▶ Job
Look through the listing for the word "this". Copy each line that has it.

[Structured object records]
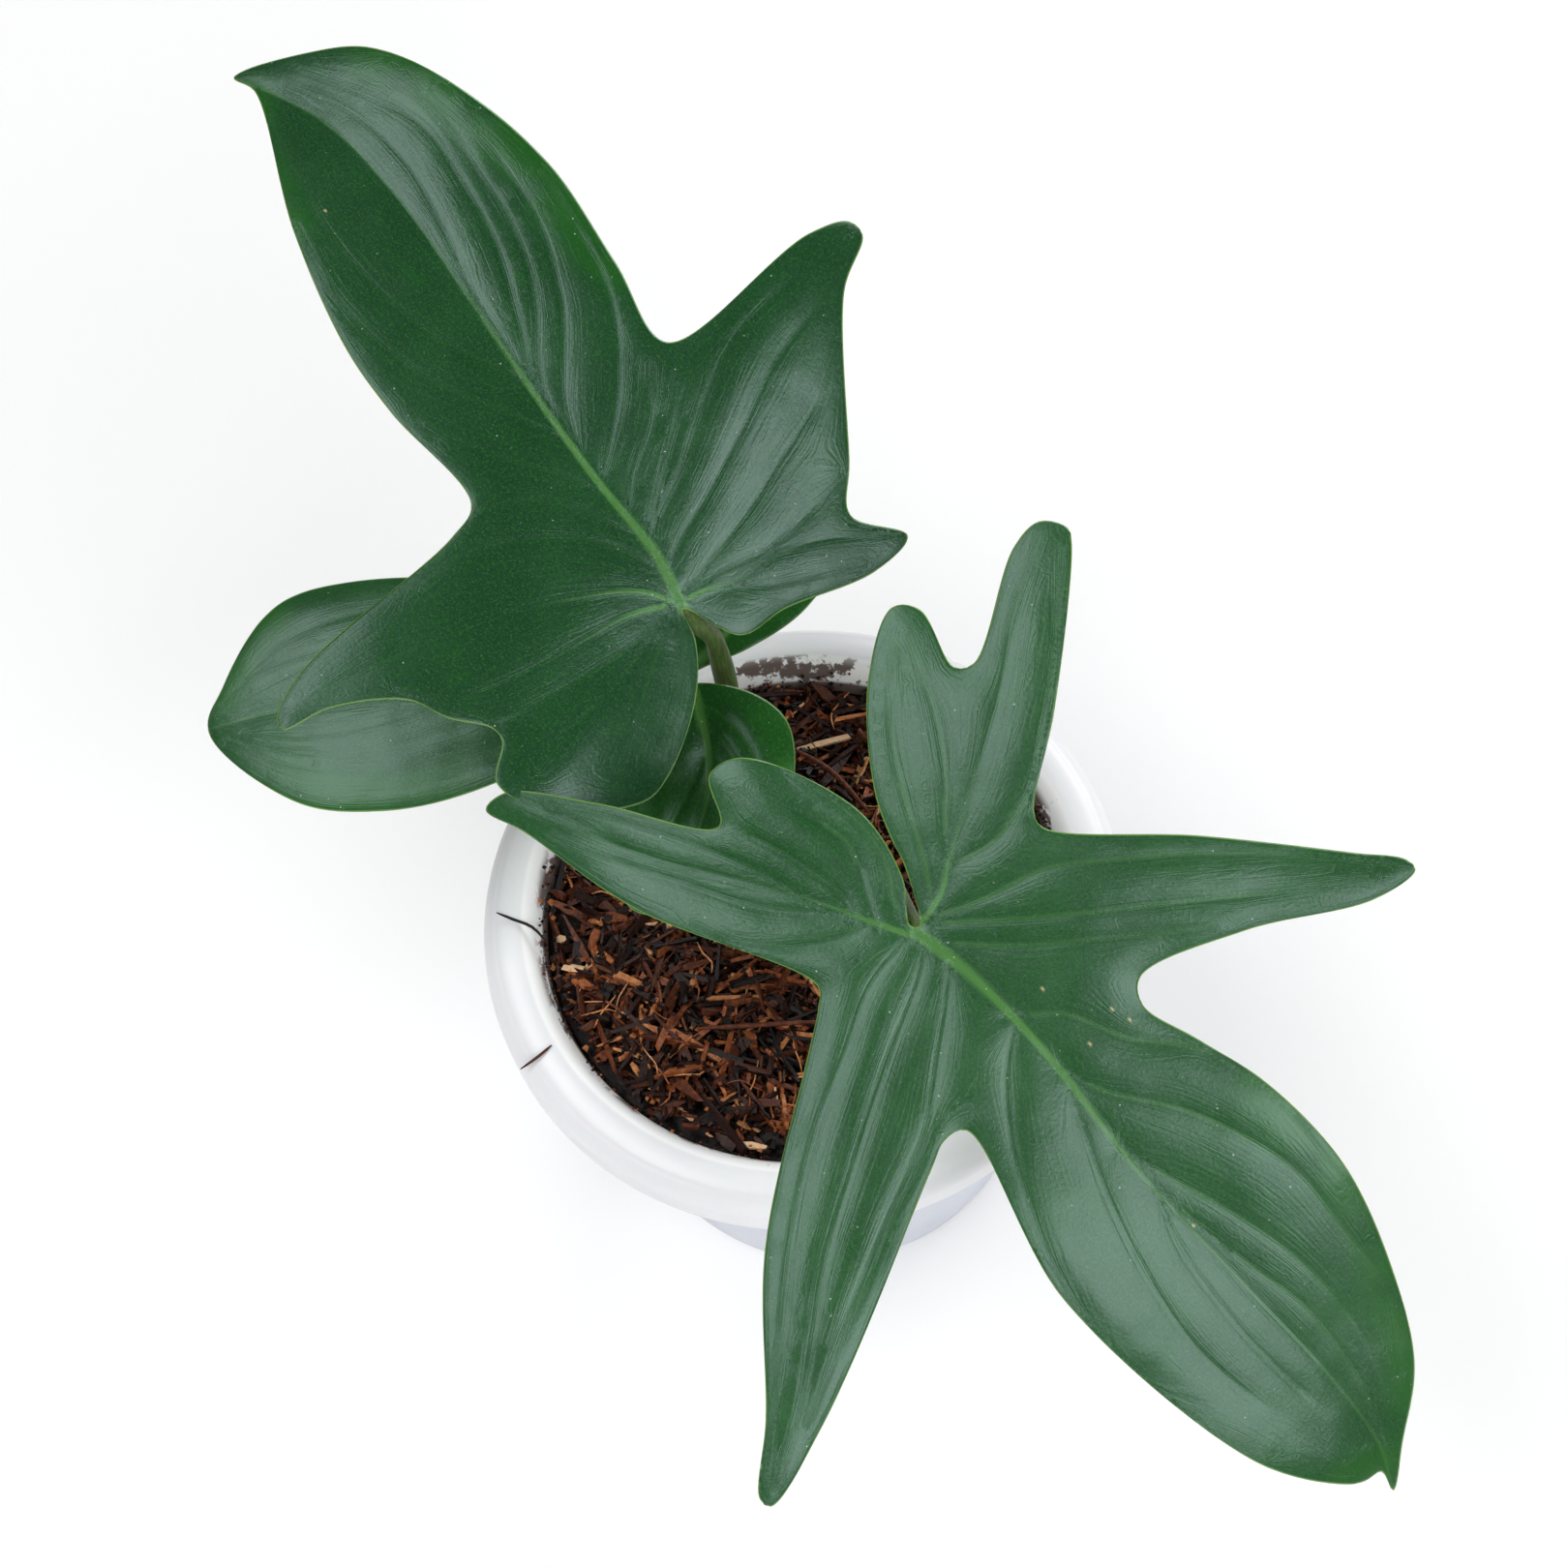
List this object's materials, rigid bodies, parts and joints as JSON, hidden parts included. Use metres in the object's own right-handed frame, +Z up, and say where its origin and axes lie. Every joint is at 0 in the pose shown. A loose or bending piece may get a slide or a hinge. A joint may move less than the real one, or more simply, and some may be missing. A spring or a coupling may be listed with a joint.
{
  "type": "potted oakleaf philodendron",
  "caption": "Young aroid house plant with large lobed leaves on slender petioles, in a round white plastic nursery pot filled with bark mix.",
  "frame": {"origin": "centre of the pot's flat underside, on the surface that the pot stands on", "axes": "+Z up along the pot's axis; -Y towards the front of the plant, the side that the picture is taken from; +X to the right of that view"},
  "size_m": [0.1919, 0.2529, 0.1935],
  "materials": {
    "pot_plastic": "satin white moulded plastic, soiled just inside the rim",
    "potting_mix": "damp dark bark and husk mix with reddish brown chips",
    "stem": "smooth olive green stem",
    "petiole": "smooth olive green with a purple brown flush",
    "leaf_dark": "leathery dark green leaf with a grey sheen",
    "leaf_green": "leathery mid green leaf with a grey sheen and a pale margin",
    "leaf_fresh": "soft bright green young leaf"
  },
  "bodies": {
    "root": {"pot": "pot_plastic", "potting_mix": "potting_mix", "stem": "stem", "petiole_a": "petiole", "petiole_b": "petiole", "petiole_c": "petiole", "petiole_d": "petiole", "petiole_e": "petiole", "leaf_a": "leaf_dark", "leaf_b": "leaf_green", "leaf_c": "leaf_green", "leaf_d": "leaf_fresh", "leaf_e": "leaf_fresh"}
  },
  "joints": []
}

...

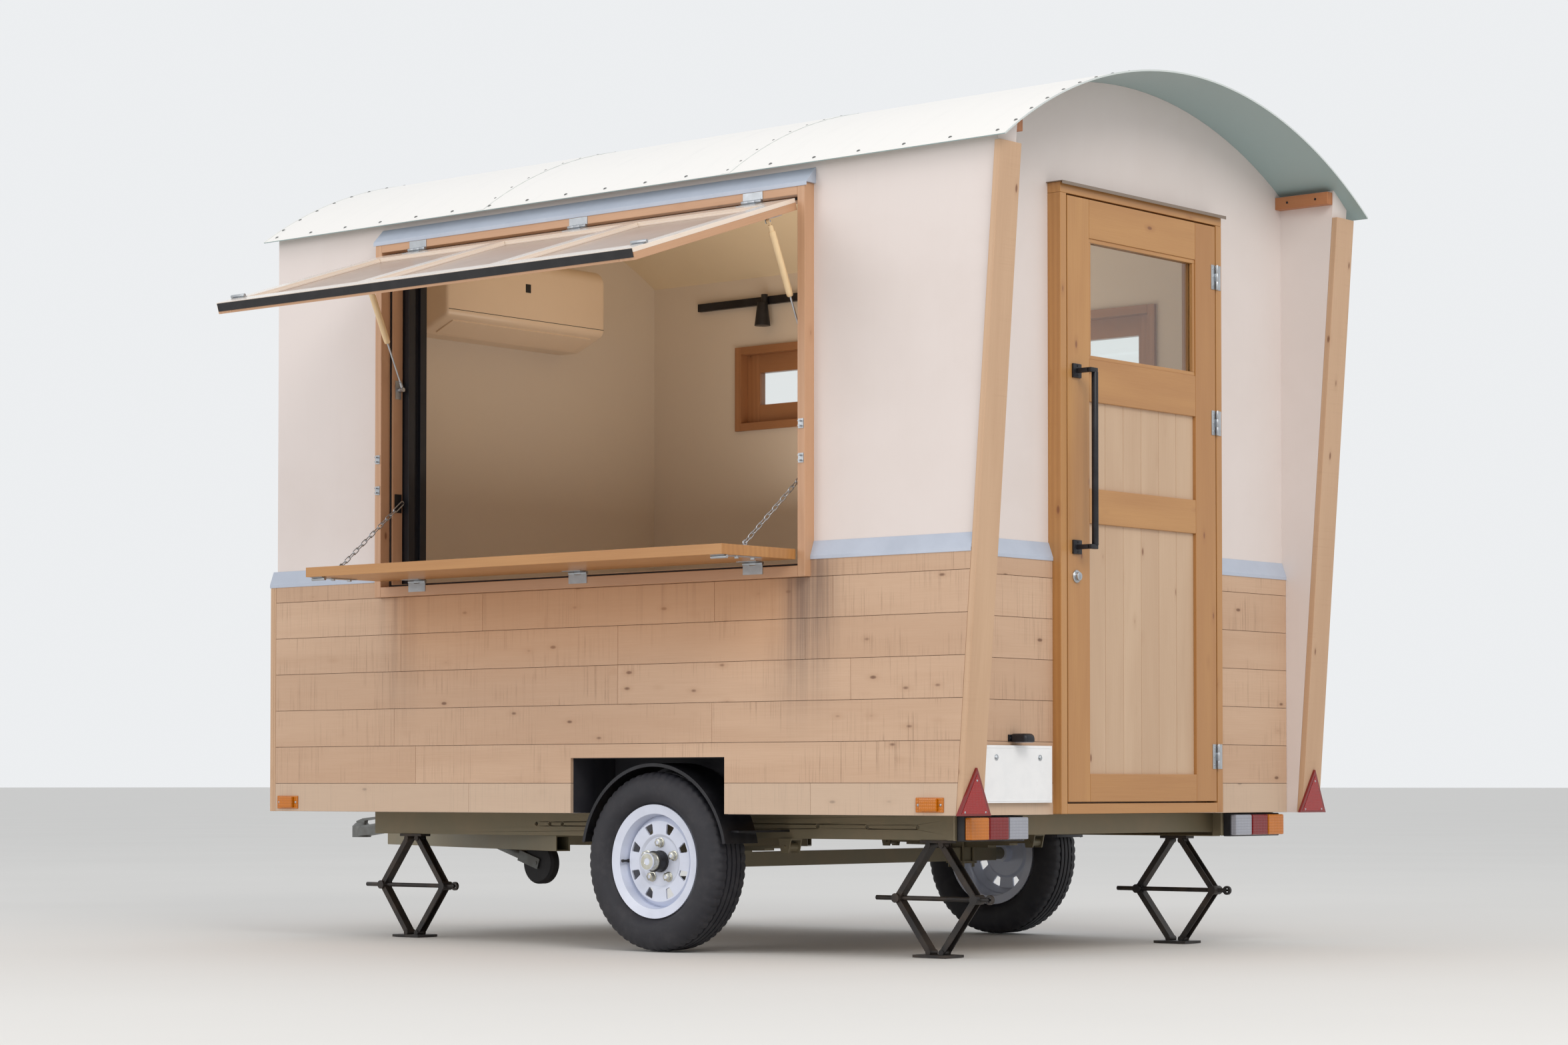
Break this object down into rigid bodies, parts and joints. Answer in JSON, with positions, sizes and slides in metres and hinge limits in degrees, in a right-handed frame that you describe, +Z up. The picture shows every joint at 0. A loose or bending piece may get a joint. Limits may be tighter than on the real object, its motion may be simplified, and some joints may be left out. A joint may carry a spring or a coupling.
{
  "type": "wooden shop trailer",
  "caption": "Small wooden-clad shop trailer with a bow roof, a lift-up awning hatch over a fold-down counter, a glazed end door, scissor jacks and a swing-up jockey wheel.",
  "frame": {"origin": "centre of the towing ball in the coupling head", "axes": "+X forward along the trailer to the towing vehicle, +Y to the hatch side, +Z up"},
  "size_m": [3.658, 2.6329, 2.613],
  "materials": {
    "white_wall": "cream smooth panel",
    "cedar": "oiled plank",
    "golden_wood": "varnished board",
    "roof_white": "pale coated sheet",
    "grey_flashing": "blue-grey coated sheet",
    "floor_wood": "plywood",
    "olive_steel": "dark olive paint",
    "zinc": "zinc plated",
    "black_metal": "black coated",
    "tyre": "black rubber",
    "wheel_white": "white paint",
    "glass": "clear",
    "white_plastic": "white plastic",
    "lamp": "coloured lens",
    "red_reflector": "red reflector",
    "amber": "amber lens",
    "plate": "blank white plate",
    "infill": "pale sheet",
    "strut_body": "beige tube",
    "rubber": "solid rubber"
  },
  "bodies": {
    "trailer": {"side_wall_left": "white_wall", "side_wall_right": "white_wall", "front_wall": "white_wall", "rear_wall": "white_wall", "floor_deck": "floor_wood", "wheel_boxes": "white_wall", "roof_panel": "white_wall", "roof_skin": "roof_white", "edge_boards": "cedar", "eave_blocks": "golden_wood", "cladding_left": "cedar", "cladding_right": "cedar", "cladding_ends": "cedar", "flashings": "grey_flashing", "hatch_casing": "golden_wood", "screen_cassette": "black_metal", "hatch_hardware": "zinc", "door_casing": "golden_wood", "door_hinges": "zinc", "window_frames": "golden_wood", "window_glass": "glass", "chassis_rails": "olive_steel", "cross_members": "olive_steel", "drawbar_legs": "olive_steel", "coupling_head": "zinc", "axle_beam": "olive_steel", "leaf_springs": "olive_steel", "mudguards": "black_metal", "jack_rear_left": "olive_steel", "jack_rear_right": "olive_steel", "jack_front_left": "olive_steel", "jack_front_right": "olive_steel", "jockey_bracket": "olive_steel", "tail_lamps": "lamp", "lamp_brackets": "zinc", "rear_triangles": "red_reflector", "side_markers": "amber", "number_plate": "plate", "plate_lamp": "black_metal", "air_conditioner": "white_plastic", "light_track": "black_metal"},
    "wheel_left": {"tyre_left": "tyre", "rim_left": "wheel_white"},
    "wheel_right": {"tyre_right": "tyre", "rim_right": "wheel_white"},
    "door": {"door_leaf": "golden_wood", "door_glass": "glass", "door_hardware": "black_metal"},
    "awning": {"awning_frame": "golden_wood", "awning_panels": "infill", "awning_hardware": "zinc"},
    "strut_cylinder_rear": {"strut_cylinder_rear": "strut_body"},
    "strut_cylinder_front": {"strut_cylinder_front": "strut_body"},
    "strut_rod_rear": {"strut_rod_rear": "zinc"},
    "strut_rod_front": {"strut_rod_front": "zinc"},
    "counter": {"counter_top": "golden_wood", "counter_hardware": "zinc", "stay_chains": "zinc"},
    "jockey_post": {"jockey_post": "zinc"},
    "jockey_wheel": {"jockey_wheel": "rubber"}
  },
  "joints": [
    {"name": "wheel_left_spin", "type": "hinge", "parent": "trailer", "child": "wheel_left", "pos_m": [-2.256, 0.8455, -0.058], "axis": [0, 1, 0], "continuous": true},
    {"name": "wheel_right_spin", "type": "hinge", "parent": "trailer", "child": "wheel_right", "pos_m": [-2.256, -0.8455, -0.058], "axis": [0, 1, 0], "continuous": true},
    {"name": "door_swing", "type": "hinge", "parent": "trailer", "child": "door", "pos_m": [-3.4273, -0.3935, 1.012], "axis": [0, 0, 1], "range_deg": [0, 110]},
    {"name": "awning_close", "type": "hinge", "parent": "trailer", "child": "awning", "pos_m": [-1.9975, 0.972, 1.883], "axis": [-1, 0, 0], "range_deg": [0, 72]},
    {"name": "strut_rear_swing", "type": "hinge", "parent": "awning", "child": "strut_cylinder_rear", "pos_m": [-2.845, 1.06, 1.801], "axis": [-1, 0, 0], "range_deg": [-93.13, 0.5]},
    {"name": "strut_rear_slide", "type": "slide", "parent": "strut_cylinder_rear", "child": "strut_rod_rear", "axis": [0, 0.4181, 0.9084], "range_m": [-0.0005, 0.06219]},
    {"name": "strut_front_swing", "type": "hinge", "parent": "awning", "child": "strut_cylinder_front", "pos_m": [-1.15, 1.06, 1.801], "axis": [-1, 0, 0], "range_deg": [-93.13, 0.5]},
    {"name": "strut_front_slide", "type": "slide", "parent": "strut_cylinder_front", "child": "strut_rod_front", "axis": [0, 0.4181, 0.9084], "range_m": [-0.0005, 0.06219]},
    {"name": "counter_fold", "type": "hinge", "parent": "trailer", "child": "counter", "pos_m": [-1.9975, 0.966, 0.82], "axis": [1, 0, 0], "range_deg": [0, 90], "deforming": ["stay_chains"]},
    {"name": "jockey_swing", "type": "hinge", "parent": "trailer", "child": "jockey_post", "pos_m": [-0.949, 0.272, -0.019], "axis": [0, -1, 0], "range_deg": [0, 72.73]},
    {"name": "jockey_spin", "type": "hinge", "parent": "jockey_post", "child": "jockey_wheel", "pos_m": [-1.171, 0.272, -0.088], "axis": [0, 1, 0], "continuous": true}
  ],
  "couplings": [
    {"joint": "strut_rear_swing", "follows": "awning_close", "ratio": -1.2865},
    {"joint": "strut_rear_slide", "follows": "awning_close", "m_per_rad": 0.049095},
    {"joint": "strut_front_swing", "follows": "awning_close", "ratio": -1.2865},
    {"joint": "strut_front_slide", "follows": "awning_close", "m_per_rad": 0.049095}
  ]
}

▶ Exercise output
List this object's materials, rigid bodies, parts and joints as JSON, hidden parts included. Use metres in the object's own right-handed frame, +Z up, and say where its origin and axes lie. Every joint is at 0 in the pose shown. A loose or bending piece may get a slide or a hinge. A joint may move less than the real one, or more simply, and some may be missing. A spring or a coupling may be listed with a joint.
Break this object down into rigid bodies, parts and joints. Answer in JSON, with positions, sizes and slides in metres and hinge limits in degrees, in a right-handed frame that you describe, +Z up. The picture shows every joint at 0. A loose or bending piece may get a joint. Limits may be tighter than on the real object, its motion may be simplified, and some joints may be left out. A joint may carry a spring or a coupling.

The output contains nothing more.